If they’re unsuccessful with either option, they’ll have to spend this summer fielding trade offers for Fox and figure out how to move forward as a franchise. It’s the unfortunate reality of life as a non-destination organization. They did so much good work to identify and acquire talent to build a promising young team, but you can’t afford any missteps along the way. They’re not the first team to get fooled by a playoff mirage and won’t be the last, but there’s a difference in how teams get punished for it.
Two of the best recent examples are in Miami and Portland, who both got caught in this position over the past decade. Portland could never fully recover from a string of failed wing investments around Damian Lillard (Allen Crabbe, Evan Turner, Moe Harkless), and while it took quite a while, eventually the star guard asked out. Now, they’re trying to start back over almost from scratch, hoping to find the next young star to build around. The Heat made some similarly poor bets (Tyler Johnson, Hassan Whiteside), but by virtue of being a destination city and franchise, they were able to quickly retool and moved back into the contender sphere in the East within a few years.

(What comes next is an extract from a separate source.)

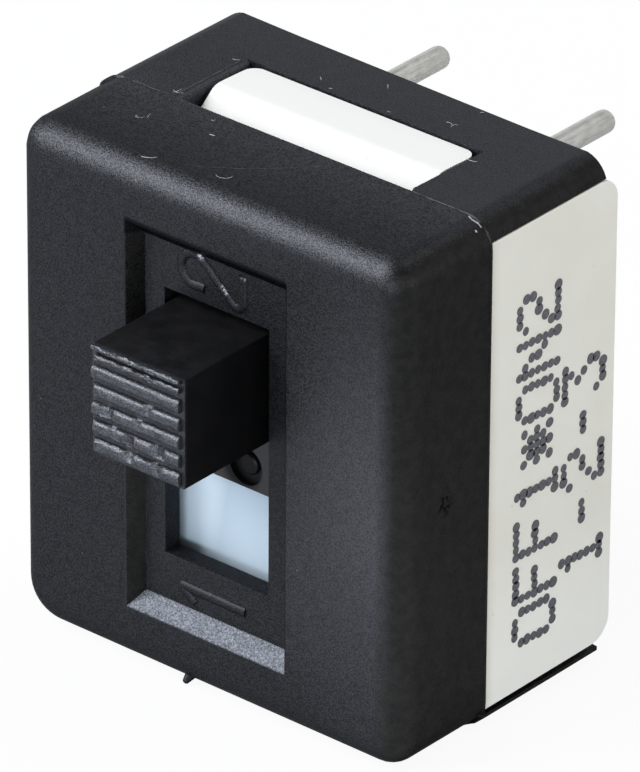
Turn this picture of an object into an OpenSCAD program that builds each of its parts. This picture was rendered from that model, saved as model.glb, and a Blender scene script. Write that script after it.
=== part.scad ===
// Two-pole slide switch for a printed circuit board.
// The origin is the middle of the six-pin pattern in the plane of the board.
// +Y is the way the pins point, -Y is the knob side, +X is the width, and the
// knob slides along Z. The knob is drawn at the top of its travel.
// Depths named here are measured back from the front face of the bezel.

/* [Body] */
// Width of the switch
body_w = 11.3; // [10.4:0.1:14]
// Height of the switch, along the travel
body_h = 12.8; // [12.4:0.1:16]
// Depth from the bezel's front face to the board
body_d = 7.42; // [7.2:0.02:9.6]
// Radius of the bezel's front and long edges
corner_r = 0.7; // [0.3:0.05:0.9]

/* [Cover] */
// Depth of the bezel, down to the parting line
bezel_d = 3.05; // [2.4:0.05:3.4]
// Draft of the bezel: how much each side draws in at the front
bezel_draft = 0.05; // [0:0.01:0.2]
// Thickness of the bezel's left and right walls
side_wall = 0.6; // [0.4:0.05:0.9]
// Thickness of the straps over the top and bottom of the case
strap_t = 0.5; // [0.4:0.05:0.6]
// How far the straps stop short of the board
strap_short = 0.4; // [0.2:0.05:0.8]
// Radius of the long edges of the lower strap
lower_strap_r = 0.45; // [0.2:0.05:0.7]
// Width of the recess floor on each side of the slot
recess_side = 0.56; // [0.3:0.02:1]
// Height of the recess floor past each end of the slot, where the digits stand
recess_end = 1.29; // [1.25:0.01:1.5]
// Depth of the recess
recess_d = 0.4; // [0.2:0.05:0.6]
// How far the recess walls lean in over their depth
recess_lean = 0.27; // [0.1:0.01:0.3]
// Thickness of the wall that the slot is cut through
slot_wall = 0.47; // [0.35:0.01:0.6]
// Width of the snap windows in the straps
window_w = 6.7; // [5:0.1:8.4]
// Depth of the snap windows, back from the parting line
window_d = 2.45; // [2.2:0.05:2.8]
// Height of a position digit, measured across the body
digit_h = 1.9; // [1.4:0.1:2.4]
// Width of a stroke of a position digit
digit_stroke = 0.24; // [0.16:0.02:0.3]
// How far the position digits stand up
digit_raise = 0.1; // [0.05:0.01:0.2]

/* [Slider] */
// Width of the knob
knob_w = 2.68; // [2.2:0.02:3.22]
// Height of the knob, along the travel
knob_h = 2.74; // [2.28:0.02:3.2]
// How far the knob stands in front of the bezel
knob_reach = 2.33; // [1:0.05:4]
// Number of grip ridges on the knob
ridge_count = 6; // [3:1:8]
// Height of the grip ridges
ridge_h = 0.14; // [0.05:0.01:0.25]
// Travel of the knob
travel = 3.5; // [2.9:0.05:4.2]
// How far the skirt reaches past the knob at each end
skirt_over = 1.58; // [1.2:0.01:1.6]
// Thickness of the skirt
skirt_t = 0.3; // [0.2:0.02:0.32]
// Width of a leg
leg_w = 1.5; // [1.3:0.05:1.8]
// Height of a leg, along the travel
leg_h = 2.6; // [1.6:0.1:2.8]
// Diameter of the spring bores in the legs
bore_d = 0.9; // [0.7:0.02:1]
// Diameter of the gate recess in the skirt
gate_d = 1; // [0.6:0.05:1]

/* [Contacts] */
// Spacing of the pins along the travel
pin_pitch = 4.7; // [4.5:0.05:4.8]
// Spacing of the two columns of pins
pin_column = 4.83; // [4.7:0.01:5.1]
// Diameter of the pins
pin_d = 0.56; // [0.4:0.01:0.7]
// Length of the pins below the board face
pin_reach = 3.7; // [2.5:0.1:6]
// Thickness of a rocking contact
rocker_t = 0.25; // [0.15:0.01:0.3]
// How far a rocking contact tips to each side, in degrees
rocker_tip = 5; // [3:0.5:6]
// Diameter of the contact buttons
button_d = 0.9; // [0.6:0.05:1]
// How far the plungers stand out of the legs
plunger_show = 0.69; // [0.5:0.01:0.9]
// Length of a fitted spring
spring_len = 1.2; // [0.9:0.05:1.4]
// Diameter of the spring wire
wire_d = 0.12; // [0.08:0.01:0.15]
// Number of turns in a spring
spring_turns = 5; // [3:1:7]

/* [Case] */
// Depth of the chamber floor that the contacts stand on
floor_depth = 4.9; // [4.8:0.05:5.2]
// Thickness of the floor between the chambers and the seal
floor_t = 1.5; // [1:0.05:1.8]
// Width of the rib between the two poles
rib_w = 3.6; // [3.4:0.05:3.65]
// Wall around the seal at the back of the case
rim_w = 0.7; // [0.5:0.05:1]
// Radius of the top and bottom edges at the back of the case
case_r = 0.6; // [0.2:0.05:0.8]

/* [Hidden] */
$fn = 48;

// Clearances
fit_gap = 0.02;         // case inside the cover, plungers in their bores, contacts
slide_gap = 0.03;       // sliding faces of the skirt
side_gap = 0.05;        // sides of the legs, snap to window
rocker_gap = 0.1;       // sides of the rocking contacts, against the legs' width
knob_side_gap = 0.17;   // knob to the sides of the slot
knob_end_gap = 0.24;    // knob to the end of the slot at each end of its travel
past = 1;               // how far a cut runs past a face

// Depths, back from the front face
slot_w = knob_w + 2 * knob_side_gap;
slot_h = knob_h + travel + 2 * knob_end_gap;
recess_w = slot_w + 2 * (recess_side + recess_lean);
recess_h = slot_h + 2 * (recess_end + recess_lean);
slot_back = recess_d + slot_wall;
skirt_front = slot_back + slide_gap;
skirt_back = skirt_front + skirt_t;
rib_front = skirt_back + fit_gap;
strap_end = body_d - strap_short;
seal_front = floor_depth + floor_t;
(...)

Unfortunately for the Kings, they fall into the Portland category and if Fox does indeed end up asking out, they’ll need to be savvy with how they proceed. Having Sabonis around should give them an avenue Portland didn’t have in terms of star talent remaining, but they’ll still have to thread the needle between adding draft assets and finding some current talent to bring back. The challenge for a team like the Kings is, while perhaps you need to be more cold in your self-evaluation as an organization after a big year, at the same time, your best bet for building a real contender is to identify talent early and lock those players in long-term.
There are no clear blueprints to follow. Instead, you just have to get it right when you aren’t a place that pops up on every star’s wishlist. This time around, the Kings didn’t, as has been the case with every iteration of team-building the franchise has tried over the last two decades. Now we wait to see what the full fallout will be from this well-intentioned build gone awry.